All good questions. This is a limitation of the Excel implementation,
in my opinion. I am familiar with IRR implementations that work
perfectly well without a guess -- at least for a wider range of
solutions.

The answer is.... First, I tried IRR(B1:B361) without a "guess", and I
got the #NUM! error. Ergo, I knew we needed a "guess". Ordinarily, it
is very difficult for us humans to come up with a "guess". That is why
we invented computers. Klunk! But since you provided a likely
solution (7.981%), and since I knew that it should be computed by
12*monthlyRate, I decided to try 8%/12 as an approximation of that
monthly rate.

In short, you already provided the answer. I just encouraged Excel to
compute it. ;-)

I keep coming up with the $NUM!
I had created an amortization chart and came up with $401,339.68 and finance
charges of $252,299.45. Thus I am using "=12*IRR(-252299.45,(.08/12))" &
getting the $NUM! feedback. What am I doing wrong?


Just about everything.

For starters, the first argument for IRR() is incorrect. It must be a
series of equally-spaced cash flows (although some cash flows can be
zero). Look at the IRR help page.

Secondly, it is not clear to me what you intend to do with
"$252,299.45" and "$401,339.68". (I come up with slightly different
numbers -- $252,300.07 and $401,340.30.) Yes, that is the total
interest (based on the loan amount less loan costs); and yes, that is
the total payments. But I am not aware of any mathematical use of
those two numbers that would result in the correct ARM APR -- where by
"correct", I mean: in compliance with Reg Z, assuming you are talking
about a US loan.

That __is__ the kind of simplication I was hoping might work in some
way.
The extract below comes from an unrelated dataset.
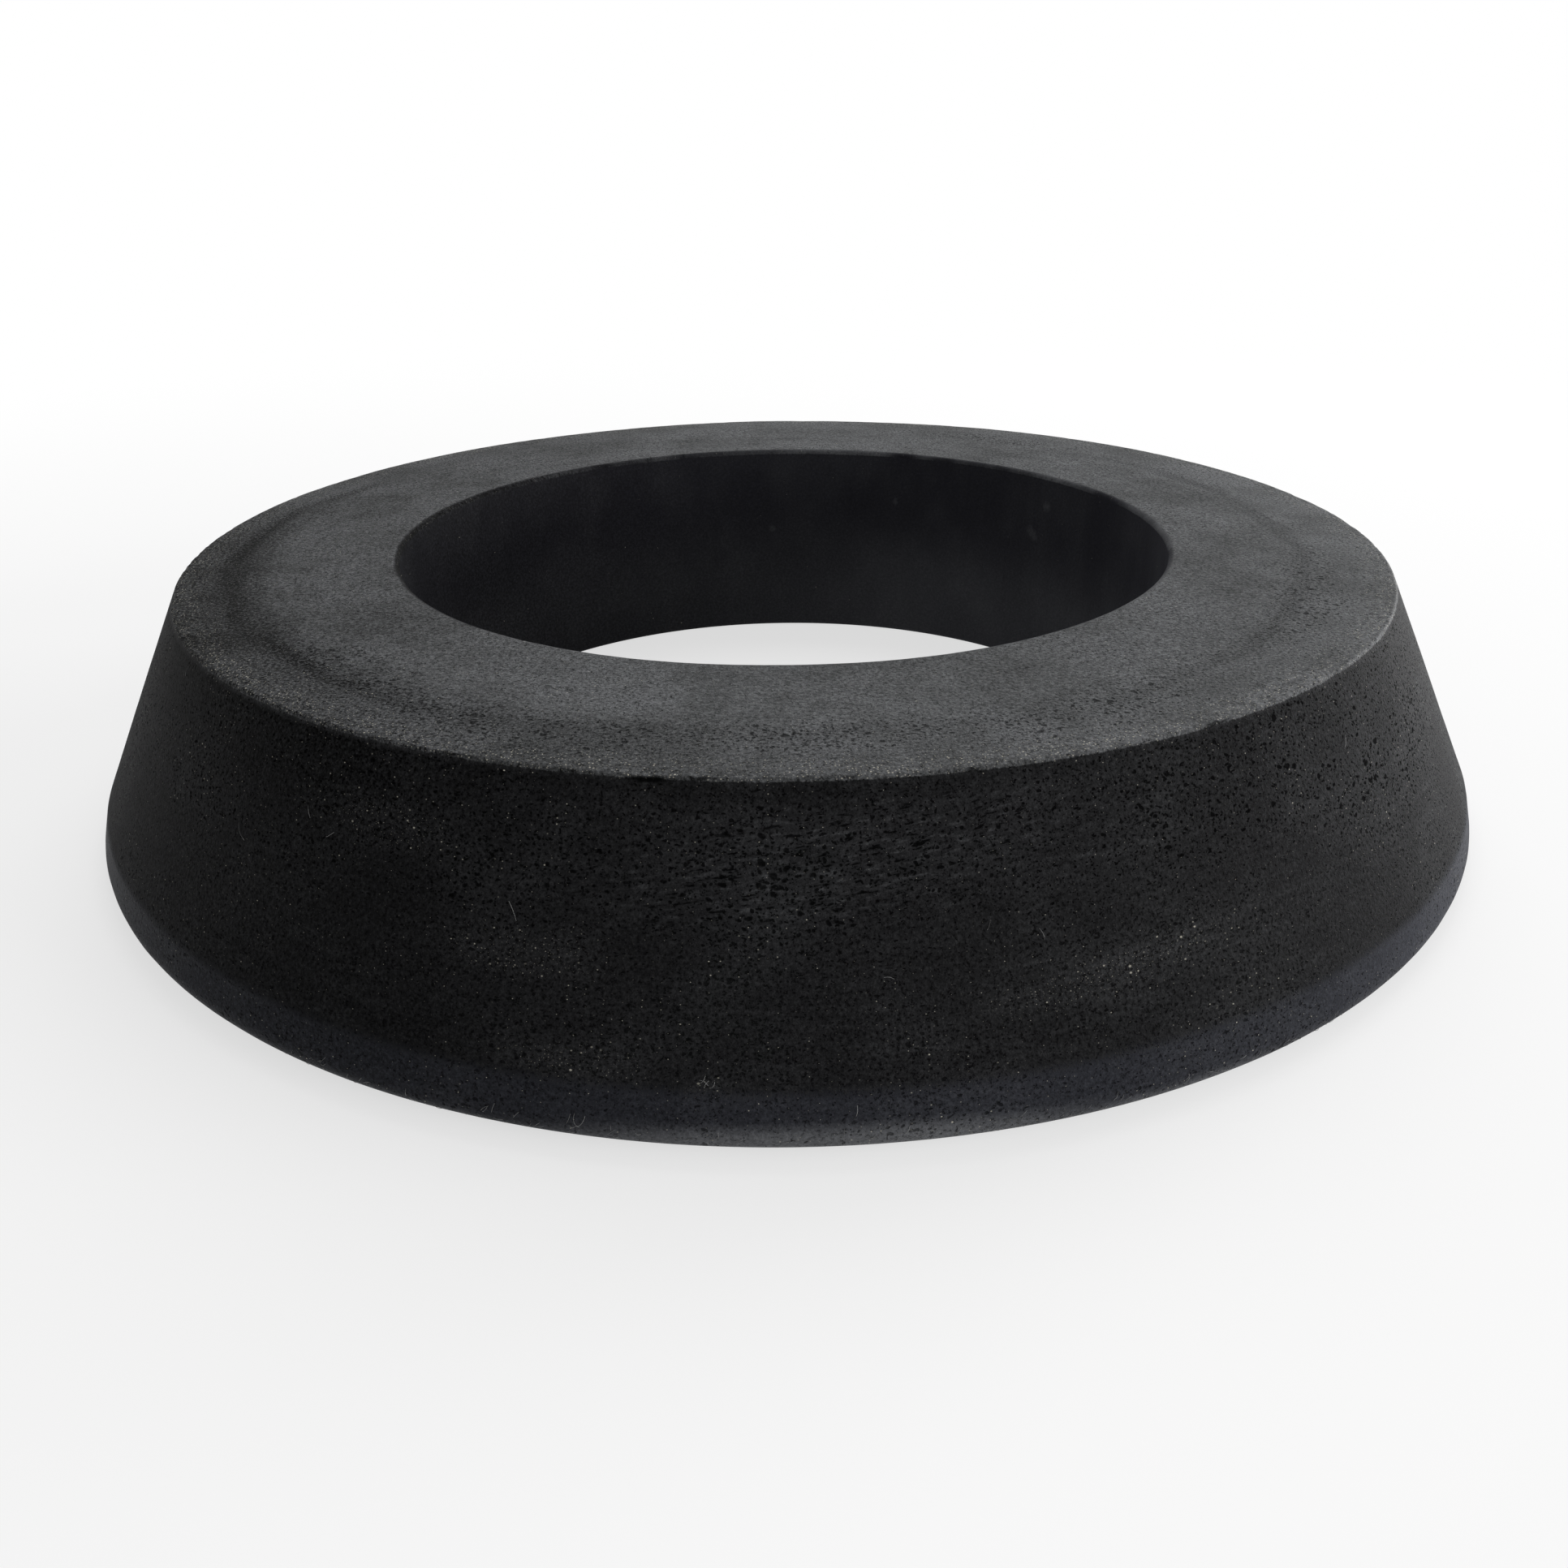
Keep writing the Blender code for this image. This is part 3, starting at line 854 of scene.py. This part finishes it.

But after thinking about it and after Fred's corroborating
response, I feel more confident that a simpler solution does not exist
-- at least, not using Excel.

I think we could break up the payment series into three groups, each
with equal payments. The sum of the PV of each group, properly
adjusted for time, should equal the loan amount less the loan costs.
But therein lies the rub: in order to compute the PVs, I believe we
need to know the IRR. We could write a VBA function to do that
computation, iterating with successively better guesses. That is what
the IRR() function does. But I do not believe any Excel function
allows us to specify groups of equal payments, like the HP 12C
calculator does.

By the way, that approach is wild speculation. I have not tried to
implement that algorithm to see if really works.